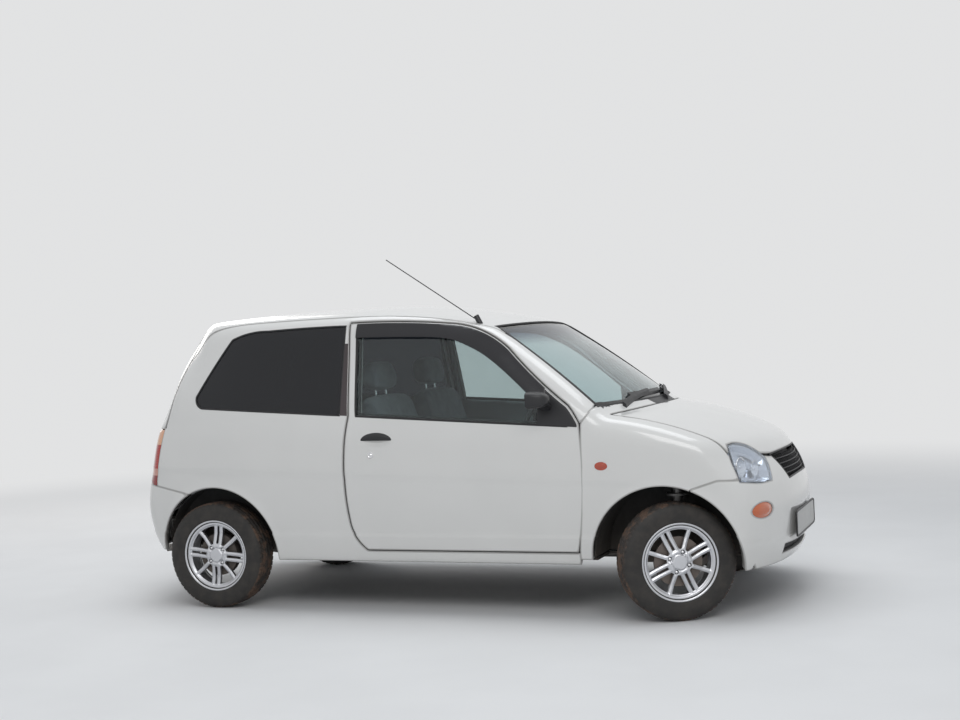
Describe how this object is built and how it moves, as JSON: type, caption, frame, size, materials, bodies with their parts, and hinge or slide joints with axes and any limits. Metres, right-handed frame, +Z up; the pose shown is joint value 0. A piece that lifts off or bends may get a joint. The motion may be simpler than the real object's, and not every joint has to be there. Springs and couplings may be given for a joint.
{
  "type": "kei car",
  "caption": "Small three-door hatchback car with opening doors, bonnet, tailgate and fuel lid, steered front wheels and a hollow glazed cabin.",
  "frame": {"origin": "on the ground under the middle of the overall length and width", "axes": "+X forwards, +Y to the car's left, +Z up"},
  "size_m": [3.3948, 1.724, 1.7071],
  "materials": {
    "paint": "gloss pearl white",
    "inner_metal": "satin",
    "underbody": "matt black",
    "black_trim": "grained black",
    "glass_clear": "light green tint",
    "glass_dark": "very dark tint",
    "alloy": "satin silver",
    "tyre": "matt",
    "cast": "rough",
    "steel": "satin",
    "engine": "cast",
    "lamp_clear": "clear",
    "lamp_red": "gloss red",
    "lamp_amber": "gloss amber",
    "dash": "grained dark grey",
    "seat": "woven grey"
  },
  "bodies": {
    "car_body": {"front_fenders": "paint", "body_side_right": "paint", "body_side_left": "paint", "roof_panel": "paint", "cowl_panel": "black_trim", "bulkhead": "inner_metal", "front_bumper": "paint", "rear_bumper": "paint", "headlamps": "lamp_clear", "tail_lamps": "lamp_red", "indicators": "lamp_amber", "grille": "black_trim", "windscreen": "glass_clear", "quarter_glass": "glass_dark", "wipers": "black_trim", "front_suspension": "underbody", "front_struts": "steel", "front_wheel_wells": "underbody", "rear_wheel_wells": "underbody", "floor_pan": "underbody", "engine_block": "engine", "front_frame": "underbody", "rear_axle": "underbody", "fuel_tank": "underbody", "exhaust": "steel", "dashboard": "dash", "front_seat_right": "seat", "front_seat_left": "seat", "rear_seat": "seat", "antenna": "black_trim"},
    "hood": {"hood": "paint"},
    "tailgate": {"tailgate": "paint", "tailgate_glass": "glass_dark"},
    "door_right": {"door_right": "paint", "door_glass_right": "glass_clear", "door_mirror_right": "black_trim"},
    "door_left": {"door_left": "paint", "door_glass_left": "glass_clear", "door_mirror_left": "black_trim"},
    "fuel_lid": {"fuel_lid": "paint"},
    "steering_wheel": {"steering_wheel": "dash"},
    "knuckle_right": {"knuckle_right": "cast"},
    "knuckle_left": {"knuckle_left": "cast"},
    "wheel_front_right": {"rim_front_right": "alloy", "tyre_front_right": "tyre"},
    "wheel_front_left": {"rim_front_left": "alloy", "tyre_front_left": "tyre"},
    "wheel_rear_right": {"rim_rear_right": "alloy", "tyre_rear_right": "tyre"},
    "wheel_rear_left": {"rim_rear_left": "alloy", "tyre_rear_left": "tyre"}
  },
  "joints": [
    {"name": "bonnet_hinge", "type": "hinge", "parent": "car_body", "child": "hood", "pos_m": [0.9055, 0, 0.925], "axis": [0, -1, 0], "range_deg": [0, 45]},
    {"name": "tailgate_hinge", "type": "hinge", "parent": "car_body", "child": "tailgate", "pos_m": [-1.3055, 0, 1.446], "axis": [0, 1, 0], "range_deg": [0, 80]},
    {"name": "door_hinge_right", "type": "hinge", "parent": "car_body", "child": "door_right", "pos_m": [0.8035, -0.7225, 0.6], "axis": [0, 0, 1], "range_deg": [0, 65]},
    {"name": "door_hinge_left", "type": "hinge", "parent": "car_body", "child": "door_left", "pos_m": [0.8035, 0.7225, 0.6], "axis": [0, 0, -1], "range_deg": [0, 65]},
    {"name": "fuel_lid_hinge", "type": "hinge", "parent": "car_body", "child": "fuel_lid", "pos_m": [-0.9685, 0.7195, 0.77], "axis": [0, 0, -1], "range_deg": [0, 90]},
    {"name": "steer_right", "type": "hinge", "parent": "car_body", "child": "knuckle_right", "pos_m": [1.1945, -0.615, 0.266], "axis": [0, 0, 1], "range_deg": [-66, 6]},
    {"name": "steer_left", "type": "hinge", "parent": "car_body", "child": "knuckle_left", "pos_m": [1.1945, 0.615, 0.266], "axis": [0, 0, 1], "range_deg": [-66, 6]},
    {"name": "steering_column", "type": "hinge", "parent": "car_body", "child": "steering_wheel", "pos_m": [0.4665, -0.33, 0.885], "axis": [-0.92, 0, 0.392], "range_deg": [-1056, 96]},
    {"name": "wheel_spin_front_right", "type": "hinge", "parent": "knuckle_right", "child": "wheel_front_right", "pos_m": [1.212, -0.64531, 0.266], "axis": [-0.5, 0.866, 0], "continuous": true},
    {"name": "wheel_spin_front_left", "type": "hinge", "parent": "knuckle_left", "child": "wheel_front_left", "pos_m": [1.177, 0.64531, 0.266], "axis": [-0.5, 0.866, 0], "continuous": true},
    {"name": "wheel_spin_rear_right", "type": "hinge", "parent": "car_body", "child": "wheel_rear_right", "pos_m": [-1.1455, -0.65, 0.266], "axis": [0, 1, 0], "continuous": true},
    {"name": "wheel_spin_rear_left", "type": "hinge", "parent": "car_body", "child": "wheel_rear_left", "pos_m": [-1.1455, 0.65, 0.266], "axis": [0, 1, 0], "continuous": true}
  ],
  "couplings": [
    {"joint": "steer_left", "follows": "steer_right", "ratio": 1},
    {"joint": "steering_column", "follows": "steer_right", "ratio": 16}
  ]
}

**WHAT THE TASK REQUIRES:**
Copy, from the material above, each line in which the string "with" occurs.

**WRITTEN SOLUTION:**
Describe how this object is built and how it moves, as JSON: type, caption, frame, size, materials, bodies with their parts, and hinge or slide joints with axes and any limits. Metres, right-handed frame, +Z up; the pose shown is joint value 0. A piece that lifts off or bends may get a joint. The motion may be simpler than the real object's, and not every joint has to be there. Springs and couplings may be given for a joint.
  "caption": "Small three-door hatchback car with opening doors, bonnet, tailgate and fuel lid, steered front wheels and a hollow glazed cabin.",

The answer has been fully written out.